Commerce Secretary Gina Raimondo said Sunday that ransomware attacks “are here to stay,” and that businesses should plan accordingly.
“The first thing we have to recognize,” she said, “is this is the reality, and we should assume and businesses should assume, that these attacks are here to stay and, if anything, will intensify. And so just last week the White House sent out a letter broadly to the business community urging the business community to do more.”
Speaking on ABC’s “This Week With George Stephanopoulos,” the former governor of Rhode Island declined to blame Vladimir Putin’s Russia outright in answering a question on whether the Biden administration should look to punish Russia, which is believed to be the source of some or all of these attacks.
“We are evaluating all the options and we won’t stand for a nation supporting or turning a blind eye to a criminal enterprise,” she said. “And as the president has said, we’re considering all of our options.”
She added: “This week when the president meets with Putin and other world leaders, this will be at the top of the agenda.”

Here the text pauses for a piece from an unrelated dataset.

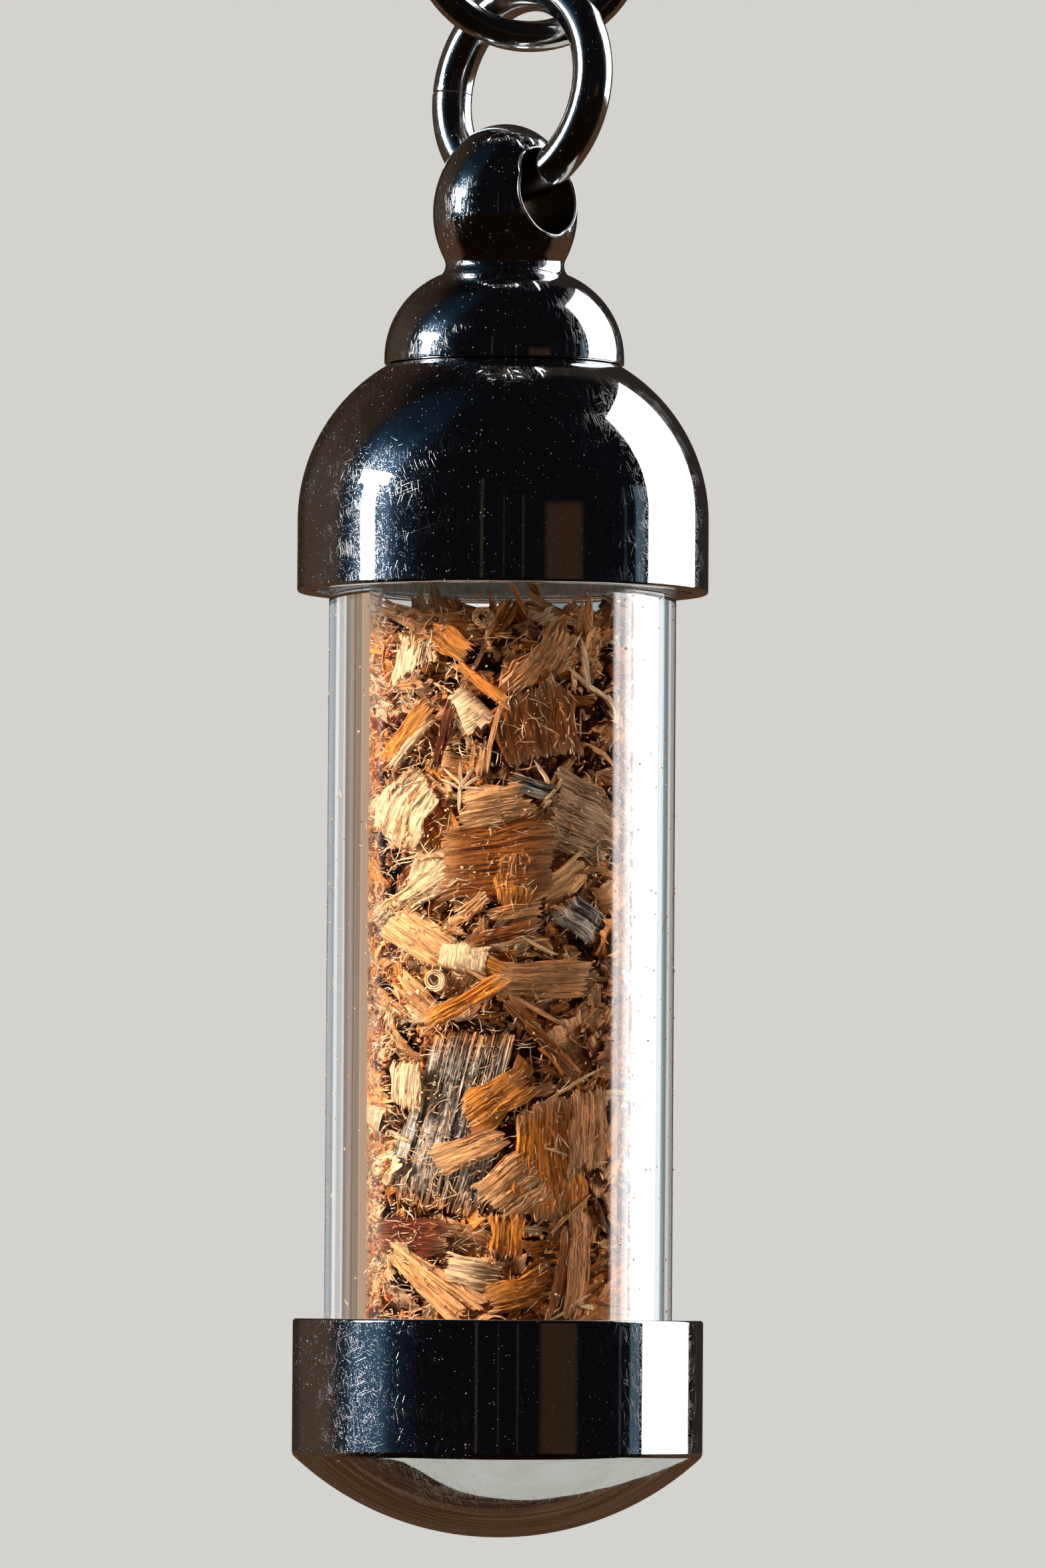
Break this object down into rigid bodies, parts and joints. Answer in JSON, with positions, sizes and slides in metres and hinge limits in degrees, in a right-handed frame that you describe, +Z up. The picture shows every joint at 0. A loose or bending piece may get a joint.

In a ransomware attack, hackers seize control of a business or organization’s computer system by exploiting weaknesses in the security system, then lock up the entire system until a “ransom” is paid. Raimondo said one way to stymie international hackers is to approve Biden’s proposed infrastructure plan.
“Certain components of the American Jobs Plan provide for investments to shore up the nation’s cyber infrastructure,” she told Stephanopoulos.
Raimondo argued that the good news in all this was that businesses can make relatively simple changes to protect themselves against such attacks.
“Some very simple steps like two-factor authentication, having proper backups and backup technology, can be enormously helpful against a wide variety of these attacks. So it is clear that the private sector needs to be more vigilant, by the way, including small- and medium-sized companies,” she said.
Energy Secretary Jennifer Granholm also cited the grave threat posed by ransomware attacks, saying “very malign actors” have the capability of shutting down major sections of the economy.
“This is why the private sector and the public sector have to work together,” she said on CNN’s “State of the Union.” “And this is what the president is doing. He’s working with our allies. He’s working with countries around the world, because other countries, even Russia, they don’t want to see their sectors attacked by malign actors, by rogue non-state actors, not to mention state actors.”